If this proves so, and it seems probable, it only proves how the humble long for something more graceful than their meagre homes afford.
In the hope of training the younger generations to better standards and less vulgar ideals, a group of ladies are making an attempt to surround our schoolchildren during their impressionable youth with reproductions of historic masterpieces, and have already decorated many schoolrooms in this way. For a modest sum it is possible to tint the bare walls an attractive color-a delight in itself-and adorn them with plaster casts of statues and solar prints of pictures and buildings. The transformation that fifty or sixty dollars judiciously expended in this way produces in a schoolroom is beyond belief, and, as the advertisements say, “must be seen to be appreciated,” giving an air of cheerfulness and refinement to the dreariest apartment.
It is hard to make people understand the enthusiasm these decorations have excited in both teachers and pupils. The directress of one of our large schools was telling me of the help and pleasure the prints and casts had been to her; she had given them as subjects for the class compositions, and used them in a hundred different ways as object-lessons. As the children are graduated from room to room, a great variety of high-class subjects can be brought to their notice by varying the decorations.
It is by the eye principally that taste is educated. “We speak with admiration of the eighth sense common among Parisians, and envy them their magic power of combining simple materials into an artistic whole. The reason is that for generations the eyes of those people have been unconsciously educated by the harmonious lines of well-proportioned buildings, finely finished detail of stately colonnade, and shady perspective of quay and boulevard. After years of this subtle training the eye instinctively revolts from the vulgar and the crude. There is little in the poorer quarters of our city to rejoice or refine the senses; squalor and all-pervading ugliness are not least among the curses that poverty entails.
If you have a subject of interest in your mind, it often happens that every book you open, every person you speak with, refers to that topic. I never remember having seen an explanation offered of this phenomenon.
The other morning, while this article was lying half finished on my desk, I opened the last number of a Paris paper and began reading an account of the drama, Les Mauvais Bergers (treating of that perilous subject, the “strikes”), which Sarah Bernhardt had just had the courage to produce before the Paris public.
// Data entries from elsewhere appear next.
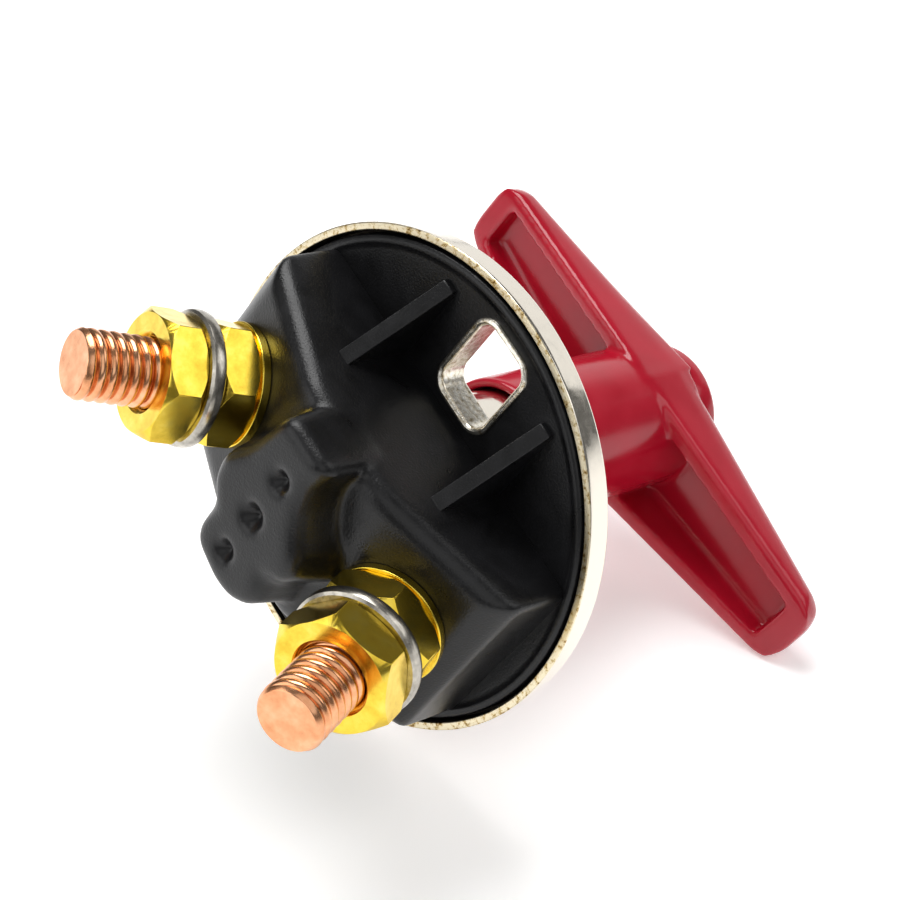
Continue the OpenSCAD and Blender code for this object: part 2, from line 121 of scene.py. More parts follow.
FLANGE_R = 33.3
FLANGE_REAR = 0.3
FLANGE_FRONT = 2.4
BLOCK_X = 14.5             # half-width of the contact block at its roof
EAVE_Y = 28.5              # eaves of its roof, where the end walls start
EAVE_Z = -11.4
END_FLARE = 3              # how much farther out the end walls stand at the foot
SIDE_DRAFT = 0.07          # how much wider the block is at the flange, as a part of its width
BLOCK_FOOT = 1.6           # how deep its foot is sunk into the flange
RIDGE_Y = 8
RIDGE_Z = -18.8
BLOCK_REACH = 32.2         # how far the corners of the block may reach from the middle
BOSS_REAR = box_mm("rear_housing")[0].z
BOSS_DEPTH = 12.5
DIMPLE_GAP = 7.8
MIDDLE_DIMPLE = (2.3, 2.3)   # radius, depth
OUTER_DIMPLE = (1.9, 2)
RIB_Y = 11.65
RIB_THICK = 2.3
RIB_END = 27.6             # from the middle
RIB_TOP = -11

STUD_LEAN = math.radians(19.7)
STUD_Y = 19.1
SEAT_Z = -14.8
STUD_R = 4.7625            # 3/8 inch thread, 16 turns to the inch
PITCH = 1.5875
THREAD_DEPTH = 0.7
STUD_END = 24.2            # along the stud, from its seat
THREAD_START = 12.6
SHANK_R = STUD_R - 0.4
SHANK_END = 13.2           # just inside the thread
HEAD_R = 7.5
HEAD_LOW, HEAD_HIGH = -6.6, -3.6
WASHER_BORE_R = STUD_R + 0.12
SEAT_WASHER = (8.5, 1.3)   # outer radius, thickness
LOCK_WASHER = (9.2, 2.2)
NUT_FLATS = 15.875
NUT_THICK = 5.45
NUT_CHAMFER_START = 1.25   # inside its corners
NUT_CHAMFER_SLOPE = 0.95
NUT_TURNS = {1: (37, 62), -1: (42, 35)}   # degrees that the inner and outer nut stand turned
SPLIT_AT = 162             # degrees round the stud where the lock washer starts
SPLIT_LENGTH = 355         # degrees that it covers

HANDLE_TOP = 57
HANDLE_TIP = box_mm("handle")[1].y
WING_HALF = 11             # half the width of a wing at the hub
WING_TAPER = 0.115
UNDERSIDE = 45.6           # the wings' lower edge at the hub
UNDERSIDE_RISE = 0.155
HOLLOW_START, HOLLOW_END = 5, 37.7
HOLLOW_TOP = 54.4
WING_WALL = 2.6
HUB_R = 10.8
HUB_FLOOR = 27.1           # where the visible hub is closed inside its skirt
SKIRT_Z = box_mm("handle")[0].z
SKIRT_BORE_R = 9.45
CROWN_TOP = box_mm("handle")[1].z
CAP_R = 5.5


# ---- shaping --------------------------------------------------------------------------

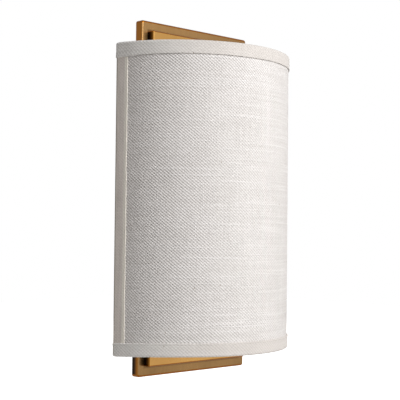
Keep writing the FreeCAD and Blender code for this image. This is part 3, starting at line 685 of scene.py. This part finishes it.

In the third act, when the owner of the factory receives the disaffected hands, and listens to their complaints, the leader of the strike (an intelligent young workman), besides shorter hours and increased pay, demands that recreation rooms be built where the toilers, their wives, and their children may pass unoccupied hours in the enjoyment of attractive surroundings, and cries in conclusion: “We, the poor, need some poetry and some art in our lives, man does not live by bread alone. He has a right, like the rich, to things of beauty!”